Concentration des signaux thermique sur Benbow. Image  : MODIS/NASA + VIIRS/Suomi NPP


Mise à jour, 16 janvier, 21h12

Les images de la webcam indiquent que l'activité a pris fin progressivement dans la nuit du 16 au 17 janvier (en heure locale).


Plus de lueur dans Benbow. Image : Geoharzard

Mise à jour, 24/01, 09h20

L'image SENTINEL 2 produite à partir des données récoltées le 23 janvier permet de constater que des hautes températures règnent encore au niveau de l'évent éruptif de la séquence du 13 au 17 janvier 2024 et sur quelques zones du champ de coulée produit, en particulier les fronts.


Zone à haute température au niveau de l'évent éruptif, les zones chaudes (mais moins) sur les coulées sont plus discrètes. Image : SENTINEL 2 - ESA/Copernicus

En composant cette image j'ai voulu la comparer avec les données de la crise, similaire, qui avait eu lieu en janvier 2022. La première chose est que cette seconde séquence a eu lieu exactement au même endroit, sur le même évent, qu'en janvier 2022. Mais comme je trouve frustrant de ne pas avoir plus de détails je suis allé fouiner du côté de Google Earth où l'on a une image magnifique de l’évent 2022 sur laquelle on voit le cône de scories et le champ de lave associé, produits en janvier 2022.

 

Le cône et le champ de lave de janvier 2022. Image : Maxar Technologie via Google Earth

Et à partir de là on peux commencer à extraire quelques informations, à minima des estimations (et tout ce qui suit n'est donc qu'une approximation visant à donner un ordre de grandeur, pas des données précises).

Tout d'abord le cône de scories.

Son cratère sommital fait 28m de diamètre, sa base fait environ 88 m (sa forme n'est pas régulière).
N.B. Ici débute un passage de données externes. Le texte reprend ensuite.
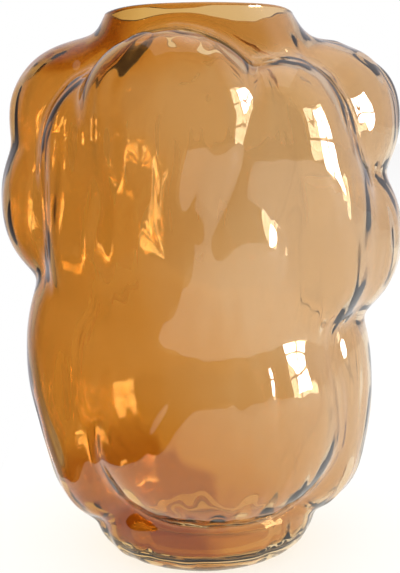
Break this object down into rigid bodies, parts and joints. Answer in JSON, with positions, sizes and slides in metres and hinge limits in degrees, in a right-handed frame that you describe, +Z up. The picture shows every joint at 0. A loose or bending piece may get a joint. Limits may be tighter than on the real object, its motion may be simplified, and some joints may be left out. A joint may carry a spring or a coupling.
{
  "type": "gourd vase",
  "caption": "Lumpy gourd-shaped vase of blown amber glass, with tiers of swells, an open neck and a rounded foot.",
  "frame": {"origin": "middle of the foot, on the surface the vase stands on", "axes": "+Z up along the neck's axis, -Y to the front, +X to the right seen from the front"},
  "size_m": [0.2213, 0.1853, 0.298],
  "materials": {
    "amber_glass": "free-blown soda-lime glass, amber lustre, fire-polished"
  },
  "bodies": {
    "root": {"blown_glass_vessel": "amber_glass"}
  },
  "joints": []
}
La pente d'équilibre d'une tas de fragments (tas de sable, cône de scories etc) est, sur Terre, d'environ 30-35° max. Un calcul géométrique simple permet d'estimer la hauteur max du cône comprise entre 17 et 21 m (selon qu'on prend un angle de 30 ou 35°) et son volume compris entre 50 000 et 60 000 m3. Attention à ne pas oublier que le cône de scories étant un tas de fragments, il y a une certaine porosité : le volume de 50-60 000 m3 ne représente donc pas un volume de lave, mais un volume de lave + trous.

Ensuite le champ de lave

C'est plus compliqué puisqu’il n'y a pas moyen d'avoir une idée claire de son épaisseur moyenne. Mais en tout cas il couvre une surface d'environ 98000 m². Même si on hypothétise une épaisseur moyenne de 1 m (et il serait étonnant que ça ne soit pas plus que ça) on voit tout de suite que le volume de coulées est nettement supérieur au volume de cône : comme presque toujours avec les magmas basiques, l'activité fut essentiellement effusive.